Another way to describe ACT is the practice of Accepting my emotions and being present, Choosing a valued direction, and Taking action.
This is what we are trying to accomplish with children when we put them in “time-out” or give someone time to “cool off.” We are preventing them from acting on their emotions while giving them time for those emotions
to pass—at which point, they might be able to choose actions based on their values instead of raw emotion.
Somewhere along the way, we quit valuing this practice—this character quality—in our culture. Over time, we have become tolerant of people acting out of their raw emotions. We hesitate to call people out for this behavior because others might say we are invalidating their emotions or we have no right to judge someone’s feelings.
It is true that we should not invalidate another person’s feelings or judge someone’s emotions. There is a unique combination of life experiences and circumstances that brings each person to the present moment, and this journey has enormous impact on how each person feels. Remember, emotions by themselves are amoral. They are not good or bad, right or wrong—they just exist in us. They come and go. We have little control over them, yet they often have significant control over us. We owe one another the right to have our feelings and not be judged.
However, it is fitting that in community we expect one another to control the responses we have to our emotions. The ability to do this is self-control, mindfulness, and authenticity.
I told you we would get back to self-control, which means rejecting our initial, emotionally driven desires until we can choose to do what is congruent with our core values.

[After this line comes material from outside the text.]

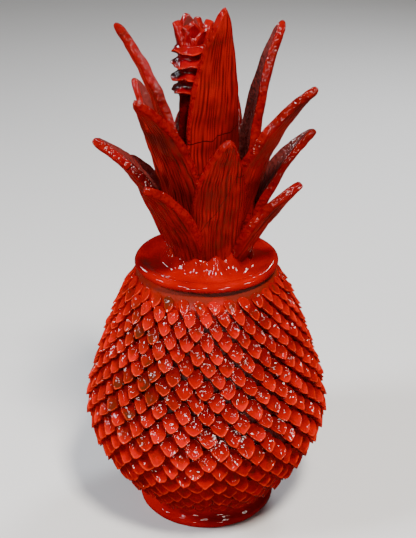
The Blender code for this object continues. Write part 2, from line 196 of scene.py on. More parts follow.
# Stalk behind the front leaf
STALK_PLACE = np.array([-12.0, 4.0]) * MM
STALK_TOP = 456.0 * MM
STALK_FOOT = np.array([(256.7, 24.0), (296.0, 21.5), (340.0, 14.0), (402.0, 11.5)]) * MM
STALK_COLUMNS = 84
COLLAR_HEIGHTS = np.array([415.5, 427.0, 438.5, 450.0]) * MM
COLLAR_HALF_THICKNESS = 2.9 * MM

# Prongs of the tuft on the stalk, with the columns that the leaves' list has
TUFT_PRONGS = [
    (-80, 8.0, 13.5, 474.0, 10, 15, 0.9), (-38, 6.5, 8.5, 471.0, 10, 17, 0.9),
    (8, 7.5, 8.0, 474.5, 8, 17, 0.9), (50, 6.0, 10.5, 469.0, 12, 15, 0.9),
    (92, 9.0, 15.5, 474.0, 10, 13, 0.9), (150, 7.0, 10.0, 475.0, 10, 16, 0.9),
    (215, 7.5, 9.5, 478.0, 10, 17, 0.9),
]
TUFT_ROOT_HEIGHT = 446.0
TUFT_THICKNESS = 8.5
TUFT_ROWS = 24
TUFT_FACE_COLUMNS = 20
TUFT_RIB_DEPTH = 0.5 * MM
TUFT_SEED = 700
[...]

Interestingly, we have no problem expecting that addicts should control their behaviors. We ask addicts to stop using their drug of choice and become “sober.” But addicts face the same problems we all face, including uncertainty, pain, confusion, and disillusionment. An addict reacts to these painful emotions by rejecting the thing that hurts and finding something to numb the pain. The need to avoid reality is so strong it overrides the addict’s ability to think or act rationally.
Sober is a form of self-control. However, self-control as a lifestyle is more than just managing not to do something. Truly being “in recovery” means the addict has developed a new method for staying present, addressing the pain and difficulties that life brings, and responding in alignment with healthy core values.
The behaviors present in so much of the discourse around the election look a lot like addiction to me—blame shifting, projecting anger and fear, and pacifying immediate urges with destructive behavior that numbs the emotions. All are tried and true addict maneuvers.
So what is the solution? If our national culture looks like a bunch of addicts, then maybe we should look at how addicts become individuals in recovery. It usually takes a significant crisis to make the addictive behavior no longer sustainable.1 Then if the addict seeks help, he or she might find a community of people who will share their experience and model an imperfect life of imperfect but sustainable peace. Active addicts see in the recovering addict something they want, and they are willing to walk the same path to get it.
So, what will people see when they look at Kimray? Will they see a community that values and honors diversity of experience, thought, and viewpoint while holding one another accountable for our actions? Will they see a community characterized by civil discourse made possible by the practice of awareness, openness, interest, and receptiveness? Will they see people who love each other enough to forgive and to say the hardest things?
I think they will.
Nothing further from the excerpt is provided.